Mahmood reinterprets old movie posters digitally before giving them to the poster artists, who handpaint these on jackets, trunks and lamps and even metal boards to make posters.

Aarohi Singh hand-paints her products with typically Indian motifs and her tea kettles are a runaway hit
Pix: Jagadeesh Nv

Online stores too are cashing in on the demand for quirky India-inspired products. Bangalore artist-turned-entrepreneur Aarohi Singh sells her India flavoured products either through exhibitions or on her website www.artbyaarohi.com. Singh, a self-taught artist, first retailed her range of hand-painted kettles with Indian imagery at an exhibition in 2008. “We Indians can handle bright colours with ease,” says Singh. Her signature pro-duct, the ‘Singh is King’ kettle has a turbaned Sikh painted on it while the Kamasutra Kettle flaunts an embracing couple. Singh hand-paints these herself — chessboards on table-tops, buckets, cupboards, plates and trunks with Indian gods.
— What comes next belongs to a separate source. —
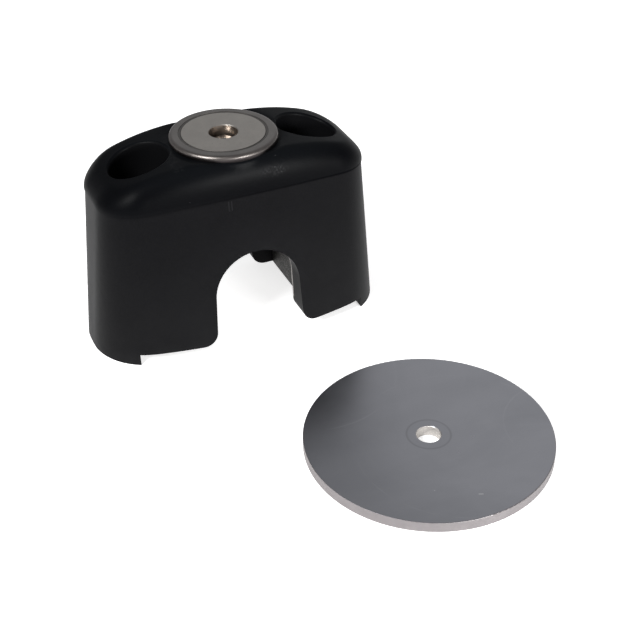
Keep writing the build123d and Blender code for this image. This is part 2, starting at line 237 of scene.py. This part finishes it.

Though she’s not mass producing yet, with demand from stores growing, she’s looking to increase production by hiring assistants.

Cut to Mumbai where fashion journalist-turned-entrepreneur Nidhi Singh and business partner, Gaurav Gupta, are designing bags, belts and T-shirts painted with eco-friendly colours and slogans that sometimes scream Bollywood dialogues. Their brand, Indigreen, has even transformed Bollywood movie names and dialogue into eco-friendly slogans like Green Deewar, and Mere Paas Dharti Maa Hai — all painted with eco-friendly paints. And a T-shirt slogan has a quirky take on the iconic Hindi film, Kagaz Ke Phool — Global warming ko jo gaya bhool to bachenge sirf kagaz ke phool. Their collections are not only popular among Indians but also with mad-about-Bollywood NRIs and foreigners.

But is this a passing fad or is it here to stay? “It’ll stay as it’s rooted in our culture and is contemporary and colourful,” says Khaitan. She feels the styles might change and the mediums vary but the underlying thread will stay.

Chadda adds that innovation is the key if the brands are to be kept alive. “As long as the creativity flows, India-inspired products will always find takers,” she says.